Em suma, o ciclo da geringonça terminou definitivamente, mas outro se abre e é um em que as esquerdas, além do trabalho parlamentar de oposição que delas se espera, devem reconhecer-se libertas de constrangimentos passados para, nos próximos quatro anos, interpretarem o mundo, reconfigurarem-se e porem-se ao serviço de uma mudança de paradigma económico e de senso comum. Sem isso, estão aquém da acção política necessária para fazer frente à catástrofe ecológica, do planeta, da sociedade e das subjetividades.

 5. Sondagens e dia de reflexão

Há uma nota final a fazer sobre dois aspectos que mereceriam revisão na Lei Eleitoral. Na era digital, o dia de reflexão é um anacronismo inútil que devia ser suprimido. Fazia sentido num tempo em que as vozes que compareciam no espaço público estavam claramente identificadas e estavam estabelecidos os códigos e meios de expressão (jornais, rádio e TV).
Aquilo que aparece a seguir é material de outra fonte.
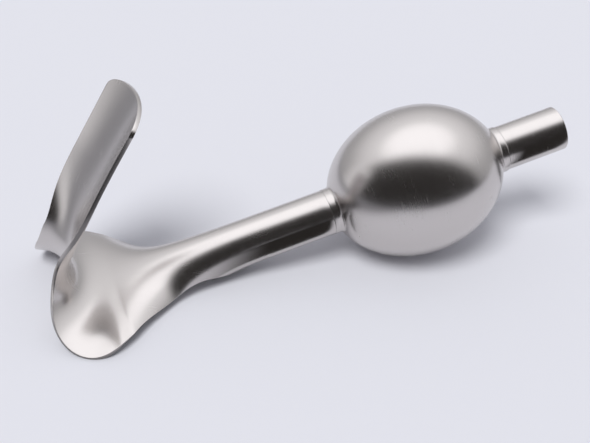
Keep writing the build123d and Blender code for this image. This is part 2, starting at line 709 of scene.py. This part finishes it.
    def blank_mesh(self) -> bpy.types.Mesh:
        """Lays the flat sheet out as a grid that carries the rule of each cross-section.

        Returns:
            A flat mesh with the attributes that the node tree rolls it up by.
        """
        frame = self.line.matrix()
        turn = frame.to_3x3()
        count = self.columns
        spread = [-1 + 2 * j / (count - 1) for j in range(count)]
        even = 1 - self.crowding
        across = [even * u + self.crowding * math.sin(math.pi / 2 * u) for u in spread]
        shares = [(across[min(j + 1, count - 1)] - across[max(j - 1, 0)]) / 2 for j in range(count)]
        names = ("across", "share", "half_blank", "wrap", "place", "row")
        values: dict[str, list[float]] = {name: [] for name in names}
        spines: list[float] = []
        normals: list[float] = []
        fade_from = self.tip_place - self.tip_fade * self.tip_rounding
        rows = self.places()
        for row, nominal in enumerate(rows):
            fade = max(0.0, (nominal - fade_from) / (self.tip_place - fade_from))
            for j in range(count):
                inset = self.tip_rounding * (1 - math.sqrt(max(0.0, 1 - across[j] ** 2)))
                place = nominal - fade**2 * inset
                if j == 0 or fade > 0.0:
                    blank, wrap, lift = self.rolled(place)
                x, z, heading = self.spine(place)
                normal = turn @ Vector((-math.sin(heading), 0.0, math.cos(heading)))
                spines.extend(frame @ Vector((x, 0.0, z)) + lift * normal)
                normals.extend(normal)
                rule = (across[j], shares[j], blank / 2, wrap, place, float(row))
                for name, value in zip(names, rule):
                    values[name].append(value)
        widths = [share * half for share, half in zip(values["across"], values["half_blank"])]
        points = [(width, place, 0.0) for width, place in zip(widths, values["place"])]
        faces = []
        for row in range(len(rows) - 1):
            for j in range(count - 1):
                corner = row * count + j
                faces.append((corner, corner + 1, corner + count + 1, corner + count))
        mesh = bpy.data.meshes.new("sheet_blank")
        mesh.from_pydata(points, [], faces)
        for name, numbers in values.items():
            mesh.attributes.new(name, "FLOAT", "POINT").data.foreach_set("value", numbers)
        for name, vectors in (("spine", spines), ("normal_way", normals)):
            mesh.attributes.new(name, "FLOAT_VECTOR", "POINT").data.foreach_set("vector", vectors)
        return mesh

    @staticmethod
    def section(nodes: Nodes, count: bpy.types.NodeSocket) -> bpy.types.NodeOutputs:
        """Adds up how far sideways and up from its middle each point of a cross-section lies.

        Args:
            nodes: The tree to build it in.
            count: The socket of the number of points across.

        Returns:
            The sockets of both, by the names X and Y.
        """
        turned = nodes.math("MULTIPLY", nodes.attribute("wrap"), nodes.attribute("across"))
        step = nodes.math("MULTIPLY", nodes.attribute("share"), nodes.attribute("half_blank"))
        way = nodes.join(
            X=nodes.math("MULTIPLY", nodes.math("COSINE", turned), step),
            Y=nodes.math("MULTIPLY", nodes.math("SINE", turned), step),
        )
        row = nodes.attribute("row")
        add_up = nodes.add("GeometryNodeAccumulateField", data_type="FLOAT_VECTOR", domain="POINT")
        nodes.fill(add_up, {"Value": way, "Group ID": row})
        both = nodes.vector("ADD", add_up.outputs["Leading"], add_up.outputs["Trailing"])
        reached = nodes.scaled(both.outputs["Vector"], 0.5)
        half_count = nodes.math("FLOOR", nodes.math("DIVIDE", count, 2.0))
        middle = nodes.math("ADD", nodes.math("MULTIPLY", row, count), half_count)
        centre = nodes.add("GeometryNodeFieldAtIndex", data_type="FLOAT_VECTOR", domain="POINT")
        nodes.fill(centre, {"Value": reached, "Index": middle})
        offset = nodes.vector("SUBTRACT", reached, centre.outputs["Value"])
        return nodes.split(offset.outputs["Vector"])

    def tree(self) -> bpy.types.NodeTree:
        """Builds the node tree that rolls the flat sheet up.

        Returns:
            The new tree.
        """
        tree = bpy.data.node_groups.new("roll_sheet", "GeometryNodeTree")
        face = tree.interface
        face.new_socket("Geometry", in_out="INPUT", socket_type="NodeSocketGeometry")
        face.new_socket("Points across", in_out="INPUT", socket_type="NodeSocketInt")
        face.new_socket("Seam reach", in_out="INPUT", socket_type="NodeSocketFloat")
        face.new_socket("Finish", in_out="INPUT", socket_type="NodeSocketMaterial")
        face.new_socket("Geometry", in_out="OUTPUT", socket_type="NodeSocketGeometry")
        nodes = Nodes(tree)
        given = nodes.add("NodeGroupInput").outputs
        offset = self.section(nodes, given["Points across"])
        upwards = nodes.scaled(nodes.attribute("normal_way", "FLOAT_VECTOR"), offset["Y"])
        rolled = nodes.vector("ADD", nodes.join(Y=offset["X"]), upwards).outputs["Vector"]
        placed = nodes.vector("ADD", rolled, nodes.attribute("spine", "FLOAT_VECTOR"))
        width = nodes.math("MULTIPLY", nodes.attribute("across"), nodes.attribute("half_blank"))
        flat_map = nodes.join(X=width, Y=nodes.attribute("place"))
        shape = nodes.shape(
            "GeometryNodeStoreNamedAttribute",
            {"Name": "flat_sheet", "Geometry": given["Geometry"], "Value": flat_map},
            data_type="FLOAT2",
            domain="CORNER",
        )
        for kind, values in (
            ("GeometryNodeSetPosition", {"Position": placed.outputs["Vector"]}),
            ("GeometryNodeMergeByDistance", {"Distance": given["Seam reach"]}),
            ("GeometryNodeSetShadeSmooth", {}),
            ("GeometryNodeRealizeInstances", {}),
            ("GeometryNodeSetMaterial", {"Material": given["Finish"]}),
        ):
            shape = nodes.shape(kind, {"Geometry": shape, **values})
        nodes.link(shape, nodes.add("NodeGroupOutput").inputs["Geometry"])
        return tree

    def build(self, finish: bpy.types.Material) -> bpy.types.Object:
        """Rolls the sheet up, gives it its thickness and rounds its rims.

        Args:
            finish: Its material.

        Returns:
            The finished piece.
        """
        blank = new_object("sheet_blank", self.blank_mesh())
        tree = self.tree()
        roller = blank.modifiers.new("roll", "NODES")
        roller.node_group = tree
        settings = {"Points across": self.columns, "Seam reach": self.seam_reach, "Finish": finish}
        for item in tree.interface.items_tree:
            if item.item_type == "SOCKET" and item.in_out == "INPUT" and item.name in settings:
                roller[item.identifier] = settings[item.name]
        solid = blank.modifiers.new("thickness", "SOLIDIFY")
        solid.thickness = self.thickness
        solid.offset = 0.0
        solid.use_even_offset = True
        rims = blank.modifiers.new("rims", "BEVEL")
        rims.width = self.thickness * self.rim_rounding
        rims.segments = self.rim_steps
        rims.limit_method = "ANGLE"
        rims.angle_limit = math.radians(self.rim_angle_deg)
        return plain_copy(blank, "pressed_sheet")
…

Com redes sociais e a multidão de vozes sem código prévio acordado a exprimir-se politicamente, candidatos, apoiantes, simples eleitores, a presunção de reserva na véspera de eleições é inviável e ganha uma feição paternalista logo à partida problemática.

Se queremos mais respeito pelo processo eleitoral, e esta é a segunda nota, devemos exigir a regulação da publicitação de sondagens nas vésperas das eleições. Faria todo o sentido que ficassem à porta de todo o período de campanha eleitoral. Sabendo o impacto que têm sobre a decisão de voto, deve haver um escrúpulo formal no seu emprego.

O autor escreve de acordo com a antiga ortografia.